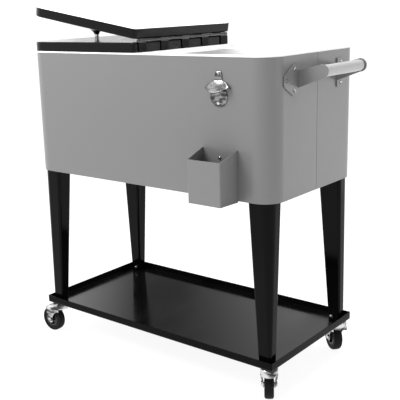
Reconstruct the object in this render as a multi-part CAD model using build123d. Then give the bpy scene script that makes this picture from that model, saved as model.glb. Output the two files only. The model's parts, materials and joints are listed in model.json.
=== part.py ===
from build123d import *
import math
import os

# ------------------------------------------------------------------ driving sizes, mm
# cabinet
body_l = 800.0
body_w = 400.0
body_r = 50.0
body_h = 333.0
body_z = 510.0
shell_t = 1.0
seam_gap = 1.2
seam_strip_w = 30.0
base_t = 1.2
base_up = 6.0
base_flange = 14.0
# tub
wall_t = 30.0
liner_t = 3.0
tub_r = 35.0
tub_floor_r = 14.0
rim_t = 4.0
rim_w = 12.0
rebate_h = 13.0
bar_w = 20.0
# lids
lid_h = 25.0
lid_t = 1.0
lid_split = 2.0
lid_edge_r = 4.0
lid_hinge_corner_r = 8.0
plug_in = 15.0
plug_h = 11.0
plug_wall = 2.5
plug_band = 42.0
plug_recess = 15.0
# hinge
axis_up = 4.0
barrel_r = 3.9
pin_r = 2.0
leaf_t = 0.9
leaf_w = 19.0
knuckle_n = 13
hinge_end = 14.0
tab_t = 1.6
# lid knobs
knob_from_hinge = 333.0
knob_h = 31.0
knob_post_r = 7.2
knob_head_r = 20.0
knob_dome = 5.0
# end handles
foot_in = 91.5
foot_out = 153.0
foot_h = 70.0
foot_tip_h = 23.0
foot_drop = 56.0
arm_h = 40.0
arm_end_r = 16.0
grip_off = 64.0
grip_rise = 20.0
grip_r = 13.5
plate_t = 3.0
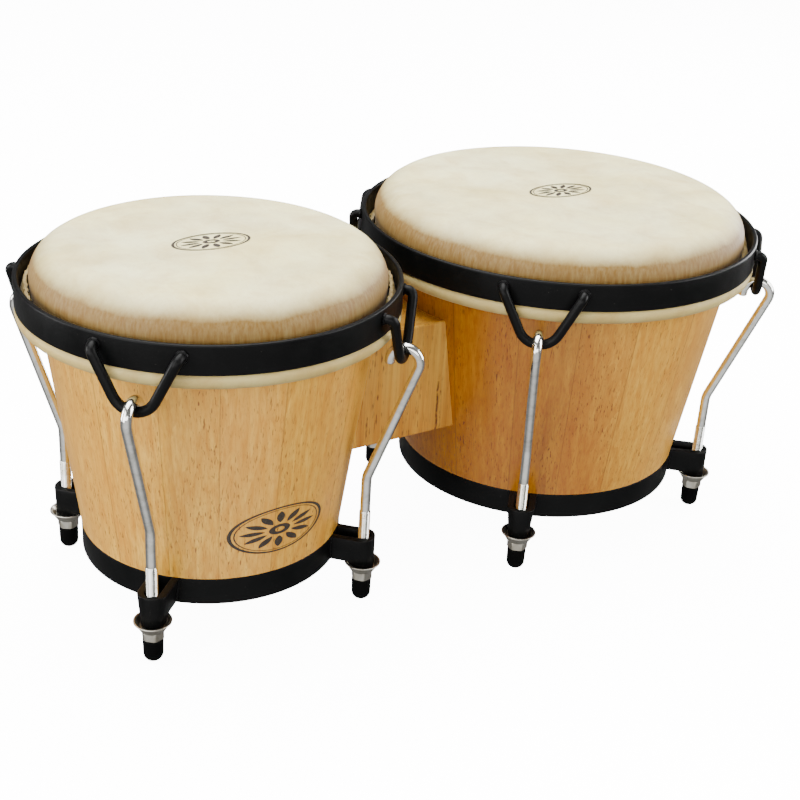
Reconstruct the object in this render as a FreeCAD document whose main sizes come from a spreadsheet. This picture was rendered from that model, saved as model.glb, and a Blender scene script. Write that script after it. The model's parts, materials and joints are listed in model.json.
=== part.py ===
import FreeCAD, Part
import Sketcher
import math
import os

# A pair of bongo drums joined by a wooden block. Every size is in millimetres.
# Frame: +Z up, X through both drum axes (small drum at -X), origin under the middle of the overall
# box, at the level of the rubber tips the drums stand on.

Vector = FreeCAD.Vector
Rotation = FreeCAD.Rotation

doc = FreeCAD.newDocument("Bongos")

# ---------------------------------------------------------------- driving dimensions

SHARED = {
    "axis_spacing": 215.9,
    "ring_low": 23.8,
    "ring_high": 38.5,
    "ring_thick": 2.2,
    "shell_high": 187.1,
    "wall_high": 17.5,
    "wall_low": 10.0,
    "skin_thick": 1.6,
    "edge_round": 14.4,
    "skirt_low": 158.4,
    "hoop_low": 160.3,
    "hoop_high": 174.8,
    "hoop_thick": 2.5,
    "bead_level": 157.1,
    "bead_round": 4.4,
    "wire_round": 2.9,
    "tuck_high": 171.4,
    "rod_round": 2.65,
    "thread_round": 3.0,
    "thread_high": 53.5,
    "rod_low": 3.0,
    "rod_bend_level": 73.0,
    "hook_round": 7.5,
    "hook_level": 140.2,
    "hook_reach": 0.4,
    "ear_round": 2.5,
    "ear_stand": 2.0,
    "ear_top": 169.5,
    "ear_half": 20.3,
    "ear_turn": 11.0,
    "lug_low": 19.8,
    "lug_high": 38.5,
    "lug_half": 6.9,
    "lug_thick": 2.8,
    "cup_round": 9.5,
    "cup_high": 23.0,
    "cup_thick": 2.0,
    "nut_flats": 10.0,
    "nut_thick": 5.0,
    "nut_play": 0.05,
    "tip_round": 5.2,
    "tip_high": 12.6,
    "block_half": 28.0,
    "block_low": 71.0,
    "block_high": 136.0,
    "bolt_low": 87.0,
    "bolt_high": 120.0,
    "bolt_round": 4.0,
    "bolt_depth": 20.0,
}

DRUMS = {
    "small": {
        "hoop_radius": 94.5,
        "shell_low_radius": 67.8,
        "shell_high_radius": 87.4,
        "rod_radius": 83.4,
        "turn": 44.6,
    },
    "large": {
        "hoop_radius": 111.4,
        "shell_low_radius": 82.2,
        "shell_high_radius": 105.0,
        "rod_radius": 98.2,
        "turn": 48.4,
    },
}

sheet = doc.addObject("Spreadsheet::Sheet", "Dims")
row = 0


class Dim:
    """A sheet value or a sum of sheet values: the number, and the expression that gives it."""

    def __init__(self, number, text):
        self.number = number
        self.text = text

    def joined(self, other, sign, turned=False):
        if not isinstance(other, Dim):
            other = Dim(float(other), repr(float(other)))
        first, second = (other, self) if turned else (self, other)
        numbers = {
            "+": lambda: first.number + second.number,
            "-": lambda: first.number - second.number,
            "*": lambda: first.number * second.number,
            "/": lambda: first.number / second.number,
        }
        return Dim(numbers[sign](), f"({first.text} {sign} {second.text})")

    def __add__(self, other):
        return self.joined(other, "+")

    def __radd__(self, other):
        return self.joined(other, "+", True)

    def __sub__(self, other):
        return self.joined(other, "-")

    def __rsub__(self, other):
        return self.joined(other, "-", True)

    def __mul__(self, other):
        return self.joined(other, "*")

    def __rmul__(self, other):
        return self.joined(other, "*", True)

    def __truediv__(self, other):
        return self.joined(other, "/")

    def __neg__(self):
        return self.joined(0.0, "-", True)


def dimension(alias, number):
    """Store one driving dimension in the sheet and return it as a Dim."""
    global row
    row += 1
    sheet.set(f"A{row}", alias)
    sheet.set(f"B{row}", str(number))
    sheet.setAlias(f"B{row}", alias)
    return Dim(number, f"Dims.{alias}")


D = {alias: dimension(alias, number) for alias, number in SHARED.items()}
S = {
    drum: {name: dimension(f"{drum}_{name}", number) for name, number in sizes.items()}
    for drum, sizes in DRUMS.items()
}
doc.recompute()

# The overall box runs from the small hoop to the large hoop, so the axes are offset by half the
# difference of the hoop radii to put the origin in its middle.
shift = (S["large"]["hoop_radius"] - S["small"]["hoop_radius"]) / 2
AXIS_X = {
    "small": -(D["axis_spacing"] / 2) - shift,
    "large": D["axis_spacing"] / 2 - shift,
}

# ---------------------------------------------------------------- building helpers


def bind(target, prop, value):
    """Bind a property to a Dim, or set it to a plain number."""
    if isinstance(value, Dim):
        target.setExpression(prop, value.text)
    else:
        target.setExpression(prop, repr(float(value)))


def new_body(label, x=None, turn=None):
    """A body whose own axis stands at x, turned about Z."""
    body = doc.addObject("PartDesign::Body", label)
    body.Label = label
    if x is not None:
        bind(body, "Placement.Base.x", x)
    if turn is not None:
        bind(body, "Placement.Rotation.Angle", turn)
    return body


def plane(body, role):
    return [item for item in body.Origin.OriginFeatures if item.Role == role][0]


def new_sketch(body, name, role, lift=None):
    sketch = body.newObject("Sketcher::SketchObject", name)
    sketch.AttachmentSupport = (plane(body, role), [""])
    sketch.MapMode = "FlatFace"
    if lift is not None:
        bind(sketch, "AttachmentOffset.Base.z", lift)
    return sketch


def pin_point(sketch, geometry, end, point):
    """Tie one end of a sketch line to a point measured from the sketch's origin."""
    for kind, value in zip(("DistanceX", "DistanceY"), point):
        number = value.number if isinstance(value, Dim) else float(value)
        index = sketch.addConstraint(Sketcher.Constraint(kind, -1, 1, geometry, end, number))
        if isinstance(value, Dim):
            sketch.setExpression(f"Constraints[{index}]", value.text)


def flat_vector(point):
    numbers = [value.number if isinstance(value, Dim) else float(value) for value in point]
    return Vector(numbers[0], numbers[1], 0)


def outline(sketch, points):
    """A closed outline of straight edges through the given points."""
    first = sketch.GeometryCount
    count = len(points)
    for i, point in enumerate(points):
        following = points[(i + 1) % count]
        sketch.addGeometry(Part.LineSegment(flat_vector(point), flat_vector(following)), False)
    for i in range(count):
        joint = Sketcher.Constraint("Coincident", first + i, 2, first + (i + 1) % count, 1)
        sketch.addConstraint(joint)
    for i, point in enumerate(points):
        pin_point(sketch, first + i, 1, point)


def ring_circle(sketch, centre, radius):
    """A circle in a sketch, with its centre and radius bound."""
    number = radius.number if isinstance(radius, Dim) else radius
    index = sketch.addGeometry(Part.Circle(flat_vector(centre), Vector(0, 0, 1), number), False)
    pin_point(sketch, index, 3, centre)
    size = sketch.addConstraint(Sketcher.Constraint("Radius", index, number))
    if isinstance(radius, Dim):
        sketch.setExpression(f"Constraints[{size}]", radius.text)


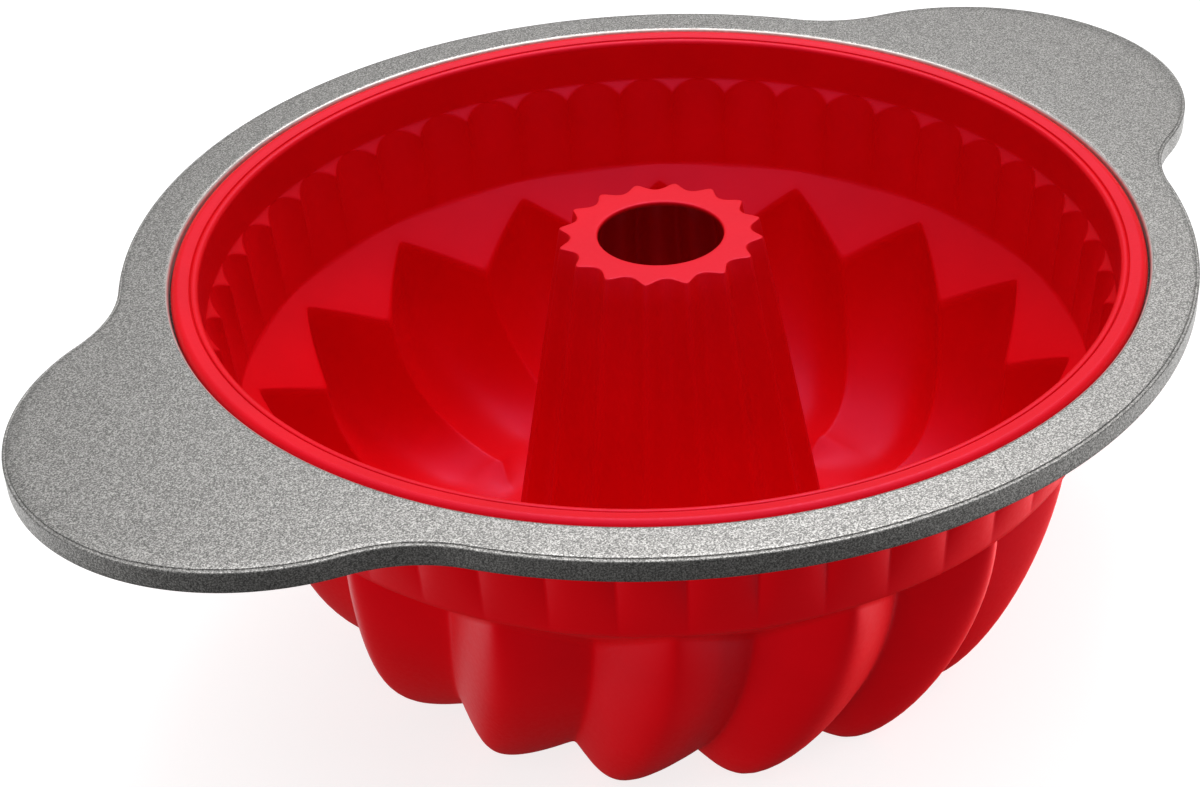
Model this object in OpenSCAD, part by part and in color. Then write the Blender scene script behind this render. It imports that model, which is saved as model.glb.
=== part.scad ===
// Bundt pan: a soft silicone mould with a fluted bowl and a hollow centre tube,
// hung in a flat pressed-steel frame whose two ends widen into handles.
// Z = 0 is the plane that the mould stands on; the handles point along +X and -X.

/* [Frame] */
// Radius of the round opening that holds the mould
opening_r = 115; // [112:0.1:125]
// Outer radius of the round part of the frame
frame_r = 126.25; // [124:0.05:136]
// Distance from the centre to the centre of each handle's round end
handle_x = 108.9; // [104:0.1:118]
// Radius of each handle's round end
handle_r = 54.9; // [48:0.1:58]
// Radius of the hollow curve between a handle and the ring
handle_blend_r = 34; // [20:1:40]
// Sheet thickness of the frame
sheet_t = 0.8; // [0.6:0.1:1.2]
// Depth of the edge that is turned down all round the frame
skirt_depth = 5.3; // [3:0.1:8]
// Depth of the step that carries the inner flange, under the lip of the mould
step_depth = 3.2; // [2.4:0.1:4]
// Inner radius of the flange that the silicone grips
flange_r = 111.4; // [110.6:0.1:113]

/* [Mould] */
// Height of the frame's top face above the table
plate_z = 103.7; // [96:0.1:110]
// Wall thickness of the silicone
wall_t = 1.4; // [1.2:0.1:2.6]
// How far the highest line of the lip stands above the frame
lip_rise = 0; // [-0.5:0.1:2]
// Gap between the lip and the wall of the frame's opening
lip_gap = 0.5; // [0.1:0.1:1.5]
// Inner radius of the mouth
mouth_r = 108.2; // [106:0.1:109]
// Number of small flutes in the upper band
small_flutes = 45; // [30:1:48]
// Number of big lobes in the bowl, and of flutes in the centre tube
lobes = 16; // [8:1:20]
// Angle from the handles' axis to the first big lobe
lobe_turn = 5.5; // [0:0.1:22.5]
// How far the lobes twist on the way down
lobe_twist = 8; // [0:0.5:12]

/* [Centre tube] */
// Radius of the tube over its ribs, at the top
tube_top_r = 24.5; // [22:0.1:28]
// Radius of the tube over its ribs, at the bottom of the bowl
tube_base_r = 42.4; // [38:0.1:46]
// Depth of the tube's flutes at the top
tube_flute = 2.9; // [1.5:0.1:4]
// Angle from the handles' axis to the middle of the first flute of the tube
tube_turn = 7.5; // [0:0.1:22.5]
// Radius of the hole in the tube's flat top
tube_hole_r = 15; // [10:0.1:18]

/* [Hidden] */
$fn = 96;
clearance = 0.05;
steel_colour = [0.56, 0.55, 0.54];
silicone_colour = [0.78, 0.02, 0.06];

// Angular samples of each zone of the mould, whole numbers per flute or lobe
band_n = small_flutes * 4;
bowl_n = lobes * 8;
tube_n = lobes * 6;

// Heights of the mould's inner surface, measured up from the table
lip_z = plate_z + lip_rise;
tube_top_z = plate_z + 0.3;
band_top_z = plate_z - 11.9;
band_end_z = plate_z - 36;
neck_z = plate_z - 9.2;

// Radii of the mould's inner surface in the fluted band
upper_wall_r = 108.1;
rib_top_r = 105.2;
rib_end_r = 103.6;

// Bowl: outer profile over a lobe (crest) and between two lobes (crease)
crest_top_r = 101.6;
crest_foot_r = 74;
crest_shape = 1.65;
crease_top_r = 89.6;
crease_top_z = plate_z - 49.2;
crease_foot_r = 65.5;
crease_foot_z = 5.2;
crease_shape = 1.95;
lobe_edge = 0.35;
foot_flat = 1.3;
rib_round = 0.22;
bowl_rows = 9;
foot_turn = -lobe_twist * pow(band_end_z / 57.5, 2.5);

// ---- profile helpers -------------------------------------------------------

function mix(a, b, k) = a + (b - a) * k;

// Quarter of a superellipse from [r0, z0], where it runs down, to [r1, z1], where it runs in
function round_corner(r0, z0, r1, z1, shape, k) =
    [r1 + (r0 - r1) * pow(cos(90 * k), 2 / shape), z0 - (z0 - z1) * pow(sin(90 * k), 2 / shape)];

// Position inside one repeat of a pattern: 0 in its middle, -1 and 1 at its ends
function repeat_pos(angle, count, start) =
    let (turn = (angle - start) * count / 360 + 0.5)
    2 * (turn - floor(turn)) - 1;

// Scalloped flute: 1 in the middle and 0 on the rib
function flute(u) = 1 - pow(abs(u), 2.3);

// Flute of the centre tube: the same kind of scallop, with a rounded rib
function soft_flute(u) =
    let (
        from_rib = sqrt(pow(1 - abs(u), 2) + rib_round * rib_round) - rib_round,
        full = sqrt(1 + rib_round * rib_round) - rib_round
    )
    1 - pow(1 - from_rib / full, 2.1);

// Softened zigzag: 1 on a lobe's crest and 0 in the crease
function zigzag(u, edge) = 1 - (sqrt(u * u + edge * edge) - edge) / (sqrt(1 + edge * edge) - edge);

// Twist of the bowl at a height, in degrees
function twist_at(z) = -lobe_twist * pow(max(0, (band_end_z - z) / 57.5), 2.5);

// ---- rings of points -------------------------------------------------------

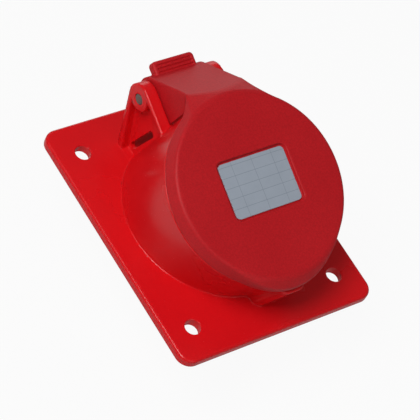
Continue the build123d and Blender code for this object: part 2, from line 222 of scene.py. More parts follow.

====

TASK STATEMENT >> From the listing above, copy all lines holding the word "picture".

EXERCISE ANSWER >>
Reconstruct the object in this render as a multi-part CAD model using build123d. Then give the bpy scene script that makes this picture from that model, saved as model.glb. Output the two files only. The model's parts, materials and joints are listed in model.json.
Reconstruct the object in this render as a FreeCAD document whose main sizes come from a spreadsheet. This picture was rendered from that model, saved as model.glb, and a Blender scene script. Write that script after it. The model's parts, materials and joints are listed in model.json.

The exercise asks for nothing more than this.